The difficulty of drawing sensible inferences from numbers like these is one reason to go back to income as a measure of well-being. There are well-known problems measuring income, but it does at least come in number form already. If you look at the 11 petals that make up the Canadian daisy, the shortest of all is the one for disposable income. On a scale of one to 10, we only get a four for our income. The problem here is tiny Luxembourg, which screws up the scale. Per-capita income in Luxembourg is US$44,212. In the United States, the second-highest income country on the list, it’s US$37,690. Our US$27,105 actually puts us fourth in terms of income. But compared with Luxembourg, our petal is stunted.

Look at that difference between us and the United States: $37,690 versus $27,105. We’re more than $10,000 behind. Per person. What do we take from that income difference? Maybe income doesn’t matter: we do better overall on the Better Life Index than the United States despite our lower income. Maybe there’s a trade-off and if we have to choose higher income versus better scores on other things, we’ll take the other things.
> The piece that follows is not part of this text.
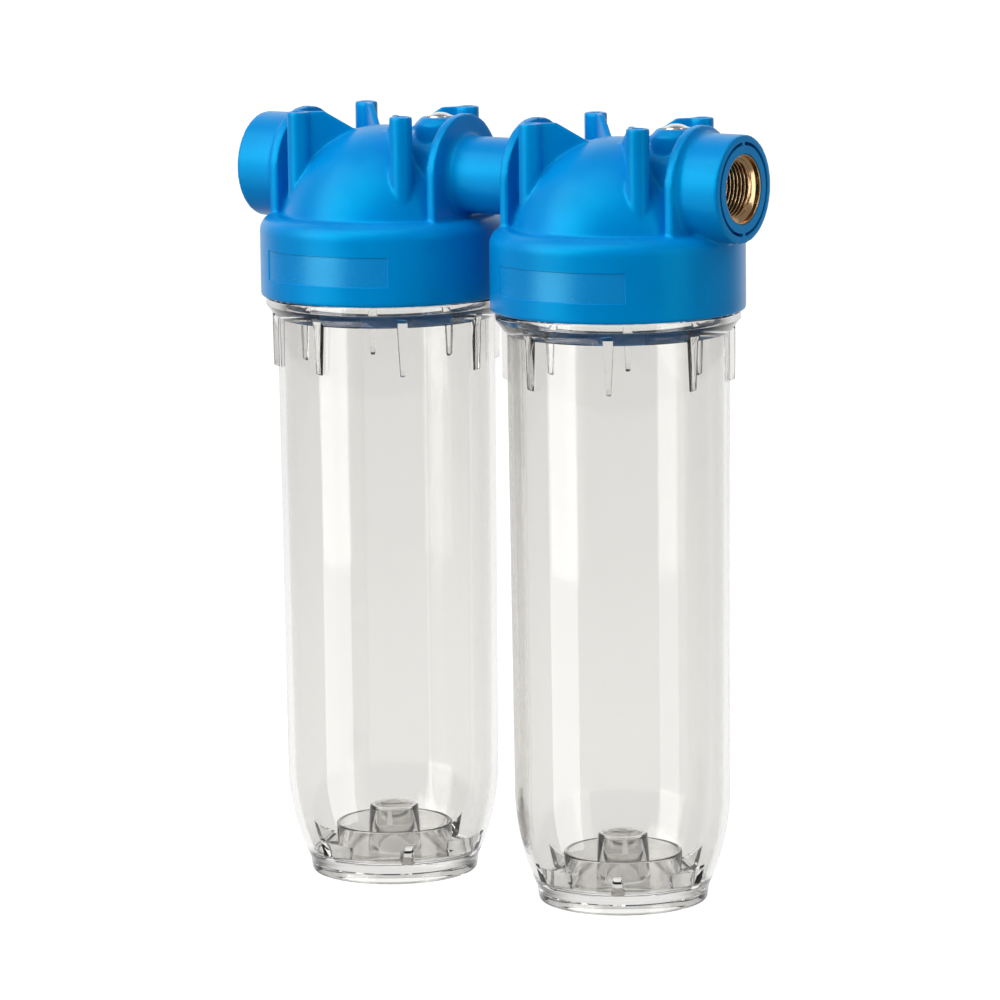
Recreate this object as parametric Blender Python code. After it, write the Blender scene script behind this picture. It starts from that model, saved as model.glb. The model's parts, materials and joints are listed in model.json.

But maybe there isn’t a trade-off. Maybe higher incomes wouldn’t reduce our safety or propensity to vote. And look at the other things on the list: Rooms per person. Health. ­Education. Higher incomes might well help us get even more of these things. Higher income and better health are well known to be correlated. With higher incomes we could buy even more rooms, educate ourselves better, hire more cops to protect us or, if you prefer, finance more programs to prevent kids from going bad.

No matter what the OECD wants us to think, higher incomes and better lives are very likely linked.